This case raises two clear issues. Does the defence of compulsion described in s. 17 of the Criminal Code apply to the crime of rape or is it excluded by the wording of the section and, assuming the defence does apply, was there in this case sufficient evidence to warrant the putting of the defence to the jury?

In the Court of Appeal the majority were of the opinion that there was not sufficient evidence to warrant the putting of the defence of compulsion under s. 17 of the Criminal Code to the jury, and they allowed the appeal and directed a new trial finding it unnecessary to deal with the first question raised. Huband J.A., dissenting, was of the view that the trial judge made no error in the matter and would have dismissed the Crown’s appeal.

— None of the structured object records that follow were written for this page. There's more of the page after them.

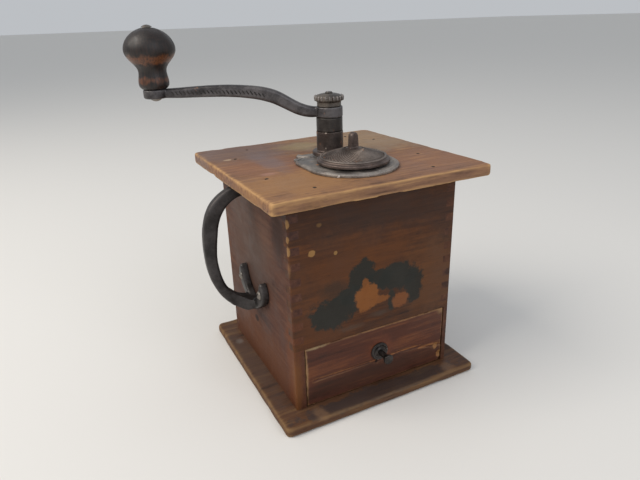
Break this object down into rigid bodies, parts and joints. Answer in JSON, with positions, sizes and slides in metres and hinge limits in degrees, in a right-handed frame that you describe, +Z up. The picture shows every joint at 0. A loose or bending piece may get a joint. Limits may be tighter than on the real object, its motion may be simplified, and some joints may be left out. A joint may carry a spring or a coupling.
{
  "type": "hand crank coffee grinder",
  "caption": "Wooden box coffee mill with a cast iron top crank, swinging hopper lid, side handle and a pull-out grounds drawer.",
  "frame": {"origin": "centre of the base board's underside, which rests on the table; the crank's axis stands on it", "axes": "+Z up along the crank's axis, drawer faces -Y, side handle on -X"},
  "size_m": [0.2399, 0.1805, 0.2955],
  "materials": {
    "top_board_wood": "worn oil finish",
    "base_board_wood": "worn oil finish",
    "box_wood": "worn oil finish",
    "drawer_front_wood": "worn oil finish",
    "drawer_box_wood": "bare planed",
    "turned_knob_wood": "worn dark lacquer",
    "cast_iron": "bare, browned",
    "blackened_iron": "old black japan",
    "burr_iron": "as cast",
    "shaft_steel": "turned, dulled",
    "fastener_steel": "dulled, rust-toned"
  },
  "bodies": {
    "box": {"base_board": "base_board_wood", "top_board": "top_board_wood", "front_panel": "box_wood", "back_panel": "box_wood", "left_panel": "box_wood", "right_panel": "box_wood", "top_nails": "fastener_steel", "base_nails": "fastener_steel", "side_handle": "blackened_iron", "handle_screws": "fastener_steel", "cover_plate": "cast_iron", "plate_bolts": "fastener_steel", "bolt_nuts": "fastener_steel", "tower_collar": "cast_iron", "hopper_bowl": "cast_iron", "outer_burr": "burr_iron", "shaft_bridge": "cast_iron", "bridge_screws": "fastener_steel"},
    "lid": {"hopper_lid": "cast_iron"},
    "crank": {"crank_arm": "blackened_iron", "knob_spindle": "fastener_steel"},
    "grip": {"crank_knob": "turned_knob_wood"},
    "nut": {"adjusting_nut": "cast_iron"},
    "shaft": {"main_shaft": "shaft_steel", "inner_burr": "burr_iron", "burr_pin": "shaft_steel"},
    "drawer": {"drawer_front": "drawer_front_wood", "drawer_left_side": "drawer_box_wood", "drawer_right_side": "drawer_box_wood", "drawer_back": "drawer_box_wood", "drawer_bottom": "drawer_box_wood", "drawer_nails": "fastener_steel", "drawer_rosette": "blackened_iron", "drawer_knob": "blackened_iron", "drawer_knob_nut": "fastener_steel"}
  },
  "joints": [
    {"name": "crank_turn", "type": "hinge", "parent": "box", "child": "crank", "pos_m": [0, 0, 0.222], "axis": [0, 0, 1], "continuous": true},
    {"name": "grip_spin", "type": "hinge", "parent": "crank", "child": "grip", "pos_m": [-0.12376, 0.06036, 0.2474], "axis": [0, 0, 1], "continuous": true},
    {"name": "nut_turn", "type": "hinge", "parent": "crank", "child": "nut", "pos_m": [0, 0, 0.2304], "axis": [0, 0, 1], "range_deg": [-181, 361]},
    {"name": "shaft_lift", "type": "slide", "parent": "crank", "child": "shaft", "axis": [0, 0, 1], "range_m": [-0.00125, 0.00063]},
    {"name": "lid_swing", "type": "hinge", "parent": "box", "child": "lid", "pos_m": [0, 0, 0.1914], "axis": [0, 0, 1], "continuous": true},
    {"name": "drawer_slide", "type": "slide", "parent": "box", "child": "drawer", "axis": [0, -1, 0], "range_m": [0, 0.125]}
  ],
  "couplings": [
    {"joint": "nut_turn", "follows": "shaft_lift", "rad_per_m": -5026.5}
  ]
}
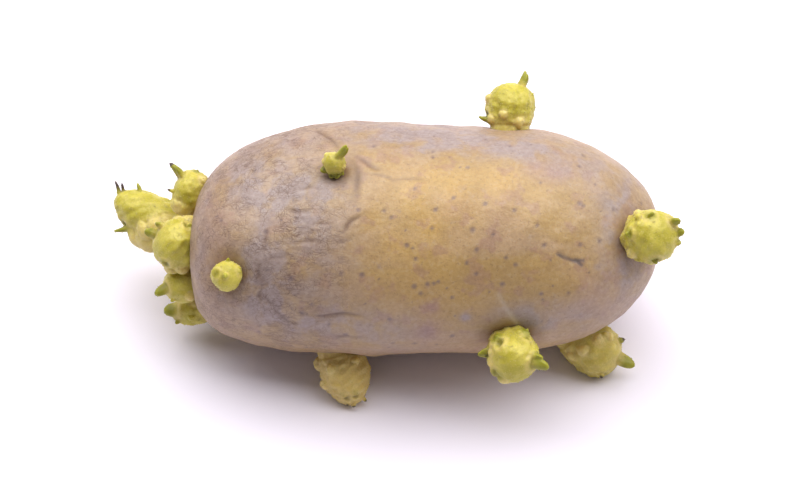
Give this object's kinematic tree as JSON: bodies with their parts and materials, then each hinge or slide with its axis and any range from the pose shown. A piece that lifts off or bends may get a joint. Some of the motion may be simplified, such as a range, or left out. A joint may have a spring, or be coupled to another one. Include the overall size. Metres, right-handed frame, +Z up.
{
  "type": "sprouting potato",
  "caption": "Long blunt table potato with ochre, grey-flushed skin that has started to sprout: short thick yellow-green shoots grow from its eyes, bunched at one end.",
  "frame": {"origin": "on the ground, under the middle of the whole outline as seen from above", "axes": "+X runs along the tuber from the crown end, which has the bunch of sprouts, to the heel end; +Y is the back; +Z is up"},
  "size_m": [0.1276, 0.0702, 0.0585],
  "materials": {
    "skin": "thin potato skin, ochre with a grey flush, dull with a soft sheen",
    "sprout": "firm yellow-green plant flesh, finely grained and matt"
  },
  "bodies": {
    "root": {"tuber": "skin", "sprout_front_left": "sprout", "sprout_upper": "sprout", "sprout_top": "sprout", "sprout_heel": "sprout", "sprout_front_low": "sprout", "sprout_heel_foot": "sprout", "sprout_front_foot": "sprout", "sprout_crown_top": "sprout", "sprout_crown_long": "sprout", "sprout_crown_middle": "sprout", "sprout_crown_low": "sprout", "sprout_crown_foot": "sprout", "sprout_back_upper": "sprout", "sprout_back_low": "sprout"}
  },
  "joints": []
}
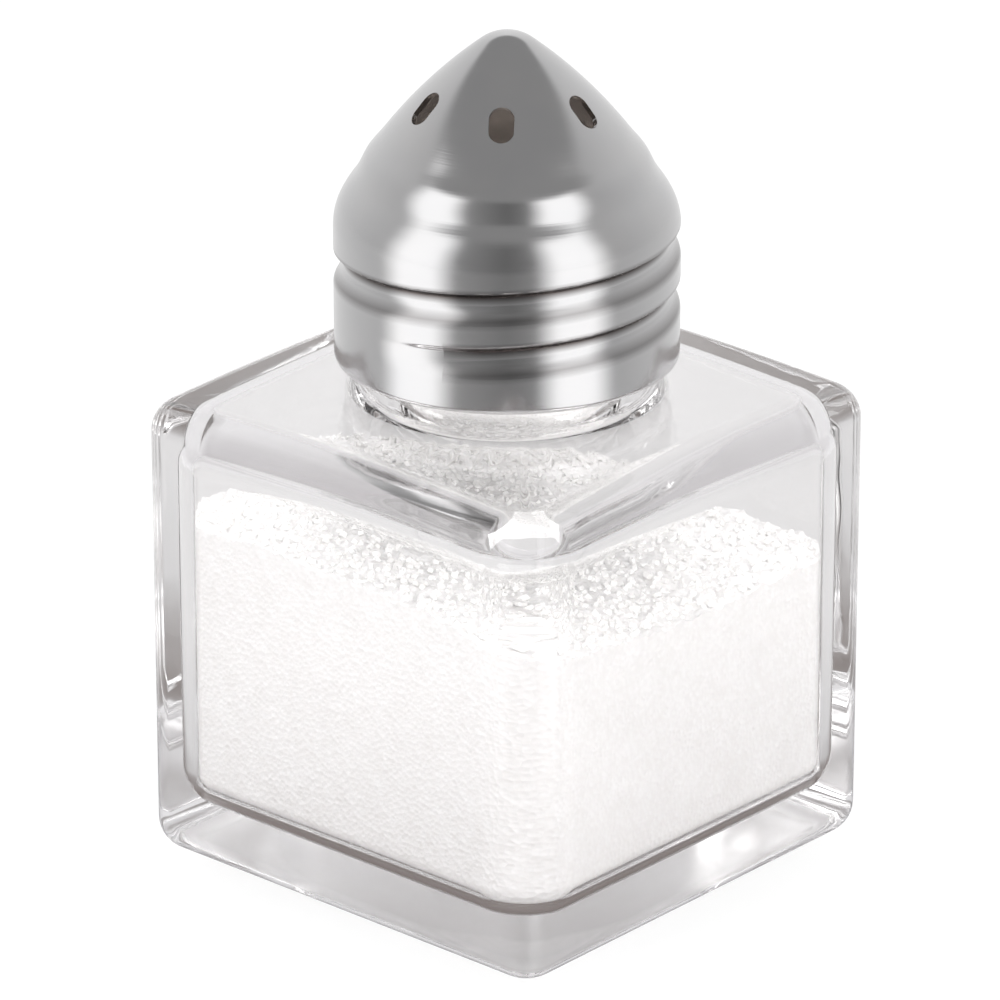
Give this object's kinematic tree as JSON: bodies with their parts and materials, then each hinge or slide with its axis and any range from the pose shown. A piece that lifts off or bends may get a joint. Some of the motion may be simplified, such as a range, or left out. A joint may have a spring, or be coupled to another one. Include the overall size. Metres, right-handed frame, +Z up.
{
  "type": "salt shaker",
  "caption": "Square clear glass salt shaker with a pointed spun steel dome cap that screws on and holds sprinkling holes, filled with salt.",
  "frame": {"origin": "middle of the jar's underside, on the plane that it stands on", "axes": "+Z up along the jar and the cap, +X and +Y square to two sides of the jar"},
  "size_m": [0.04, 0.04, 0.066],
  "materials": {
    "clear_glass": "clear pressed soda glass, fire-polished",
    "spun_steel": "satin, with fine rings from spinning",
    "table_salt": "white crystal grains"
  },
  "bodies": {
    "jar": {"glass_jar": "clear_glass", "salt": "table_salt"},
    "cap": {"cap": "spun_steel"}
  },
  "joints": [
    {"name": "cap_lift", "type": "slide", "parent": "jar", "child": "cap", "axis": [0, 0, 1], "range_m": [0, 0.03]}
  ]
}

I will consider first the question of whether the defence of compulsion is open on a charge of rape. Section 17 of the Code provides for the defence in these words:

17. A person who commits an offence under compulsion by threats of immediate death or grievous bodily harm from a person who is present when the offence is committed is excused for committing the offence if he believes that the threats will be carried out and if he is not a party to a conspiracy or association whereby he is subject to compulsion, but this section does not apply where the offence that is committed is high treason or treason, murder, piracy, attempted murder, assisting in rape, forcible abduction, robbery, causing bodily harm or arson.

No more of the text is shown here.